14 And beholding the man which was healed standing with them, they could say nothing against it.
In Chapter 3, verse 2, we noted that the crippled man was carried daily to the Temple gate “to ask alms of them that entered into the Temple.” We know from verse 22 of this chapter that the man was more than forty years old, and during that time someone—some friend or relative, perhaps—had carried him each day to his accustomed place by the Temple gate. We can be certain that the men who sat on this council had seen him there every day, year after year, and there was no question that the man was lame. Everyone knew him, everyone knew he had never walked. Now that same man stood before them, and only minutes before he had been leaping, walking, and praising God for his healing! Certainly, it was impossible for the council to deny the mighty miracle that had been wrought. They “could say nothing” to repudiate the miracle because living evidence stood before them.
It is important to note that the miracle, of its self, was not proof of the resurrection of Christ or even of the truth of Peter’s message. Satan can perform miracles—“Even him, whose coming is after the working of Satan with all power and signs and lying wonders, And with all deceivableness of unrighteousness in them that perish; because they received not the love of the truth, that they might be saved” (2 Thess 2.9, 10)—and false prophets can do wonders (Deut. 13.1-5). The miracle and the message, in the context of all that has been going on since Pentecost, was one more evidence that Jesus Christ was alive and at work in the church by His Holy Spirit. In both sermons, Peter used the Old Testament to support and explain his claims, and this is one evidence of a true prophet of God—“To the law and to the testimony: if they speak not according to this word, it is because there is no light in them” (Isa. 8.20). Miracles are not a substitute for the Word of God (Luke 16.27-31).

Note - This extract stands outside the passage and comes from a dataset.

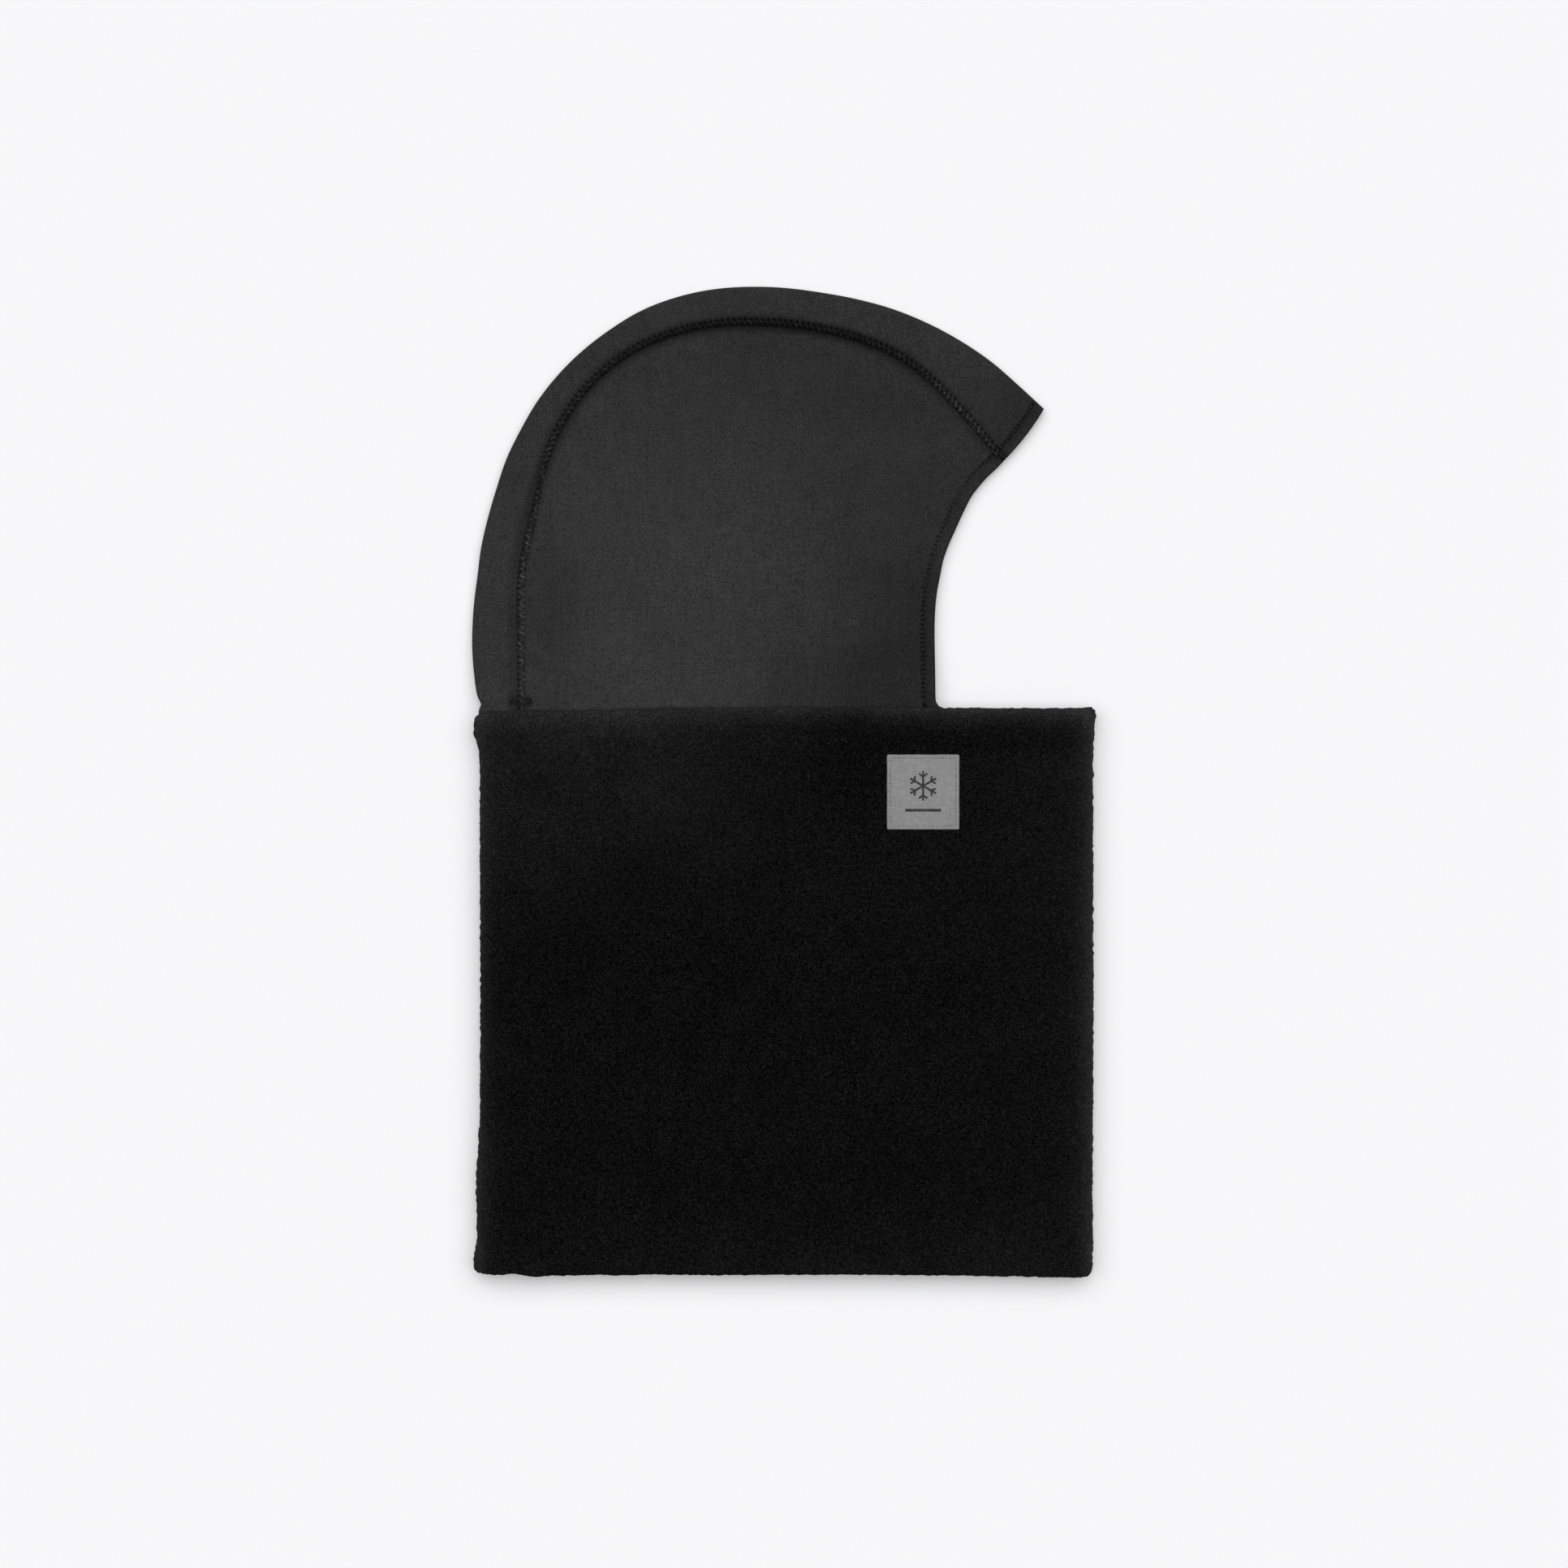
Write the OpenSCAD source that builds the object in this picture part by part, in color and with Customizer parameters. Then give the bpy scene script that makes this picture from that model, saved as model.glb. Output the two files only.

The council thought they could silence the two apostles by threats and persecution, but the apostles were only experiencing what Jesus had promised—“But when they deliver you up, take no thought how or what ye shall speak: for it shall be given you in that same hour what ye shall speak. For it is not ye that speak, but the Spirit of your Father which speaketh in you” (Matt. 10.19, 20).
15 But when they had commanded them to go aside out of the council, they conferred among themselves,
16 Saying, What shall we do to these men? for that indeed a notable miracle hath been done by them is manifest to all them that dwell in Jerusalem; and we cannot deny it.
17 But that it spread no further among the people, let us straitly threaten them, that they speak henceforth to no man in this name.
18 And they called them, and commanded them not to speak at all nor teach in the name of Jesus.
The council did not seek for truth, but instead looked for some way to avoid the truth of Peter’s message. Had they honestly considered the evidence and meekly listened to the message, they might have been saved, but their pride and hardness of heart stood in the way. Some of the chief priests and elders had experienced a similar dilemma during Passover when they had tried to trap Jesus in the Temple (Matt. 21.23-27). Some people never learn! But their response is proof that miracles alone can never convict or convert the lost sinner. Only the Word of God can do that (see John 11.45-53; Acts 14.1-20).